[Job]:
Look through the data and write out every line with the word "caption" in it.

[Data lines]:
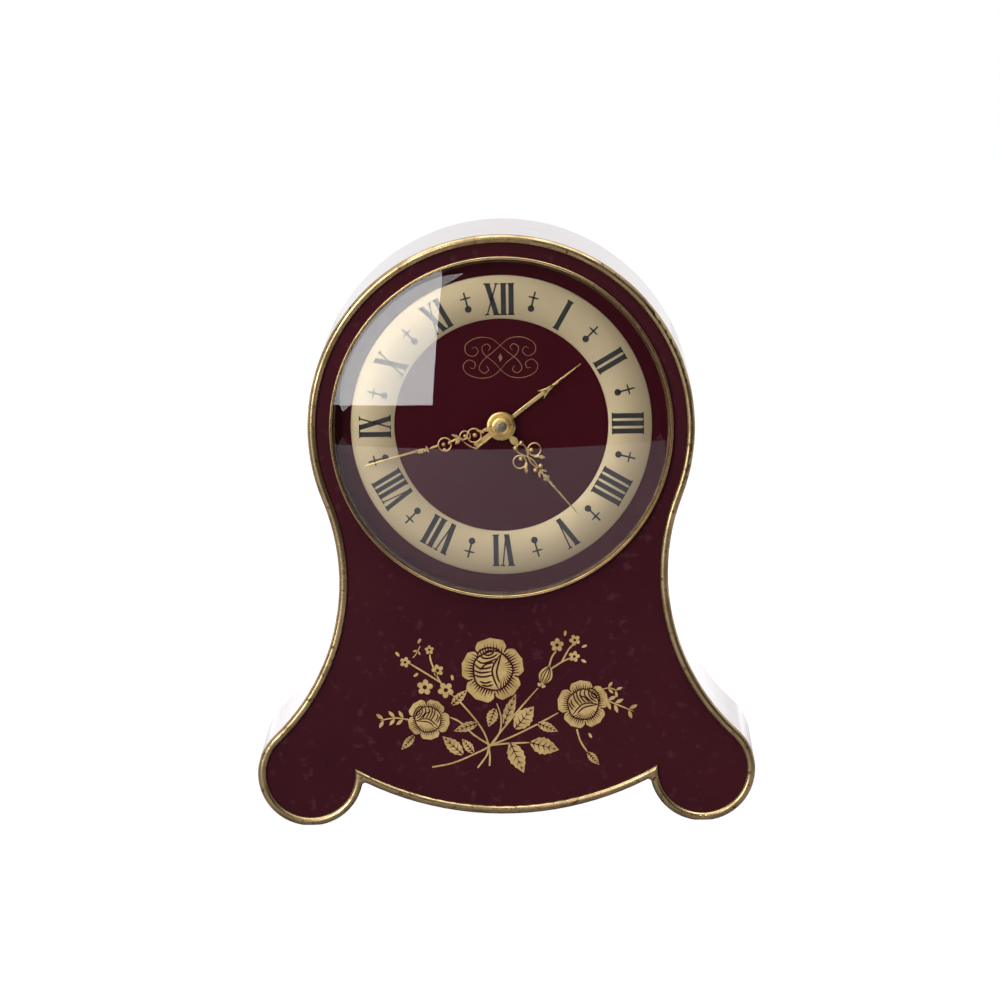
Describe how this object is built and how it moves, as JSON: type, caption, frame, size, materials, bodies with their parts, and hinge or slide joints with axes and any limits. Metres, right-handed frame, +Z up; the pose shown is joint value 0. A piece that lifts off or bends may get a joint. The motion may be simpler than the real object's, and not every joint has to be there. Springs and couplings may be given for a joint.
{
  "type": "table clock",
  "caption": "Wound alarm clock with a lacquered waisted case on two feet, domed glass, three hands and fold-down winding keys at the back.",
  "frame": {"origin": "middle of the overall box, on the surface the clock stands on", "axes": "+Z up, -Y out of the dial towards the viewer, +X to the viewer's right"},
  "size_m": [0.1264, 0.0524, 0.15],
  "materials": {
    "lacquer": "gloss",
    "rim_brass": "worn satin",
    "bezel_brass": "polished",
    "glass": "clear",
    "dial_lacquer": "satin",
    "chapter_metal": "brushed",
    "gilt": "gilt",
    "alarm_gilt": "gilt",
    "steel": "polished",
    "cover_brass": "brushed",
    "screw_steel": "satin",
    "key_brass": "polished",
    "blue_steel": "blued",
    "movement_brass": "satin"
  },
  "bodies": {
    "case": {"case_band": "lacquer", "front_rim": "rim_brass", "front_panel": "lacquer", "dial_bezel": "bezel_brass", "crystal": "glass", "dial_spacer": "dial_lacquer", "dial_plate": "dial_lacquer", "chapter_ring": "chapter_metal", "back_cover": "cover_brass", "cover_bosses": "movement_brass", "cover_screws": "screw_steel", "case_posts": "movement_brass", "post_screws": "screw_steel", "front_plate": "movement_brass", "back_plate": "movement_brass", "plate_pillars": "movement_brass", "pillar_screws": "screw_steel", "click_screws": "screw_steel", "hairspring_stud": "steel", "gong": "steel", "gong_mount": "movement_brass"},
    "minute_work": {"minute_hand": "gilt", "cannon_pinion": "movement_brass", "hand_cap": "steel"},
    "hour_work": {"hour_hand": "gilt", "hour_wheel": "movement_brass"},
    "minute_arbor": {"minute_wheel": "movement_brass", "hand_set_knob": "key_brass"},
    "alarm_work": {"alarm_hand": "alarm_gilt", "alarm_wheel": "movement_brass"},
    "alarm_setter": {"alarm_set_arbor": "steel", "alarm_set_knob": "key_brass"},
    "centre": {"centre_wheel": "movement_brass"},
    "third": {"third_wheel": "movement_brass"},
    "fourth": {"fourth_wheel": "movement_brass"},
    "escape": {"escape_wheel": "movement_brass"},
    "time_drum": {"time_barrel": "movement_brass", "time_barrel_lid": "movement_brass", "time_mainspring": "blue_steel"},
    "lever": {"pallet_lever": "steel"},
    "balance": {"balance_wheel": "movement_brass", "hairspring": "blue_steel"},
    "time_winder": {"time_winding_arbor": "steel", "time_ratchet": "steel", "time_key_hub": "key_brass"},
    "time_wing": {"time_key_wing": "key_brass"},
    "alarm_winder": {"alarm_winding_arbor": "steel", "alarm_ratchet": "steel", "alarm_key_hub": "key_brass"},
    "alarm_wing": {"alarm_key_wing": "key_brass"},
    "time_pawl": {"time_click": "steel"},
    "alarm_pawl": {"alarm_click": "steel"},
    "alarm_drum": {"alarm_barrel": "movement_brass", "alarm_barrel_lid": "movement_brass", "alarm_mainspring": "blue_steel"},
    "alarm_escape": {"alarm_escape_wheel": "movement_brass"},
    "hammer": {"alarm_hammer": "steel"},
    "regulator": {"regulator_lever": "key_brass"},
    "stop": {"stop_slide": "key_brass"}
  },
  "joints": [
    {"name": "hand_setting", "type": "hinge", "parent": "case", "child": "minute_work", "pos_m": [0, -0.02067, 0.1011], "axis": [0, 1, 0], "continuous": true},
    {"name": "hour_turn", "type": "hinge", "parent": "case", "child": "hour_work", "pos_m": [0, -0.02067, 0.1011], "axis": [0, 1, 0], "continuous": true},
    {"name": "hand_knob_turn", "type": "hinge", "parent": "case", "child": "minute_arbor", "pos_m": [0.00342, 0.02283, 0.0917], "axis": [0, 1, 0], "continuous": true},
    {"name": "alarm_setting", "type": "hinge", "parent": "case", "child": "alarm_work", "pos_m": [0, -0.02067, 0.1011], "axis": [0, 1, 0], "continuous": true},
    {"name": "alarm_knob_turn", "type": "hinge", "parent": "case", "child": "alarm_setter", "pos_m": [-0.00507, 0.02283, 0.09022], "axis": [0, 1, 0], "continuous": true},
    {"name": "fourth_turn", "type": "hinge", "parent": "case", "child": "fourth", "pos_m": [0.00183, -0.00668, 0.1165], "axis": [0, 1, 0], "continuous": true},
    {"name": "third_turn", "type": "hinge", "parent": "case", "child": "third", "pos_m": [-0.00199, -0.00668, 0.10988], "axis": [0, 1, 0], "continuous": true},
    {"name": "centre_turn", "type": "hinge", "parent": "case", "child": "centre", "pos_m": [0, -0.00668, 0.1011], "axis": [0, 1, 0], "continuous": true},
    {"name": "time_drum_turn", "type": "hinge", "parent": "case", "child": "time_drum", "pos_m": [-0.0147, -0.00668, 0.1011], "axis": [0, 1, 0], "continuous": true},
    {"name": "escape_turn", "type": "hinge", "parent": "case", "child": "escape", "pos_m": [0.00833, -0.00668, 0.11765], "axis": [0, 1, 0], "continuous": true},
    {"name": "balance_swing", "type": "hinge", "parent": "case", "child": "balance", "pos_m": [0.01858, 0.00483, 0.10857], "axis": [0, 1, 0], "range_deg": [-18, 18], "stiffness_Nm_per_rad": 0.000006},
    {"name": "lever_swing", "type": "hinge", "parent": "case", "child": "lever", "pos_m": [0.01344, 0.00352, 0.1147], "axis": [0, 1, 0], "range_deg": [-4, 4]},
    {"name": "time_winding", "type": "hinge", "parent": "case", "child": "time_winder", "pos_m": [-0.0147, 0.02283, 0.1011], "axis": [0, 1, 0], "continuous": true},
    {"name": "time_wing_fold", "type": "hinge", "parent": "time_winder", "child": "time_wing", "pos_m": [-0.0147, 0.02538, 0.1011], "axis": [1, 0, 0], "range_deg": [0, 90]},
    {"name": "alarm_winding", "type": "hinge", "parent": "case", "child": "alarm_winder", "pos_m": [0.0155, 0.02283, 0.0961], "axis": [0, 1, 0], "continuous": true},
    {"name": "alarm_wing_fold", "type": "hinge", "parent": "alarm_winder", "child": "alarm_wing", "pos_m": [0.0155, 0.02538, 0.0961], "axis": [1, 0, 0], "range_deg": [0, 90]},
    {"name": "time_click_swing", "type": "hinge", "parent": "case", "child": "time_pawl", "pos_m": [-0.02076, 0.00962, 0.1046], "axis": [0, -1, 0], "range_deg": [0, 8]},
    {"name": "alarm_click_swing", "type": "hinge", "parent": "case", "child": "alarm_pawl", "pos_m": [0.00944, 0.00962, 0.0996], "axis": [0, -1, 0], "range_deg": [0, 8]},
    {"name": "alarm_drum_turn", "type": "hinge", "parent": "case", "child": "alarm_drum", "pos_m": [0.0155, -0.00668, 0.0961], "axis": [0, 1, 0], "continuous": true},
    {"name": "alarm_escape_turn", "type": "hinge", "parent": "case", "child": "alarm_escape", "pos_m": [0.01003, -0.00668, 0.08436], "axis": [0, 1, 0], "continuous": true},
    {"name": "hammer_swing", "type": "hinge", "parent": "case", "child": "hammer", "pos_m": [0.00483, 0.01172, 0.08136], "axis": [0, -1, 0], "range_deg": [-6, 3.5]},
    {"name": "regulator_swing", "type": "hinge", "parent": "case", "child": "regulator", "pos_m": [0.01858, 0.00962, 0.10857], "axis": [0, 1, 0], "range_deg": [-15, 15]},
    {"name": "alarm_stop_slide", "type": "slide", "parent": "case", "child": "stop", "axis": [1, 0, 0], "range_m": [0, 0.004]}
  ],
  "couplings": [
    {"joint": "hour_turn", "follows": "hand_setting", "ratio": 0.083333},
    {"joint": "hand_knob_turn", "follows": "hand_setting", "ratio": -0.33333},
    {"joint": "alarm_knob_turn", "follows": "alarm_setting", "ratio": -3},
    {"joint": "third_turn", "follows": "fourth_turn", "ratio": -0.13333},
    {"joint": "centre_turn", "follows": "fourth_turn", "ratio": 0.016667},
    {"joint": "time_drum_turn", "follows": "fourth_turn", "ratio": -0.0027778},
    {"joint": "escape_turn", "follows": "fourth_turn", "ratio": -10},
    {"joint": "alarm_escape_turn", "follows": "alarm_drum_turn", "ratio": -6.4},
    {"joint": "lever_swing", "follows": "balance_swing", "ratio": -0.21212}
  ]
}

[Reply to the task]:
Describe how this object is built and how it moves, as JSON: type, caption, frame, size, materials, bodies with their parts, and hinge or slide joints with axes and any limits. Metres, right-handed frame, +Z up; the pose shown is joint value 0. A piece that lifts off or bends may get a joint. The motion may be simpler than the real object's, and not every joint has to be there. Springs and couplings may be given for a joint.
  "caption": "Wound alarm clock with a lacquered waisted case on two feet, domed glass, three hands and fold-down winding keys at the back.",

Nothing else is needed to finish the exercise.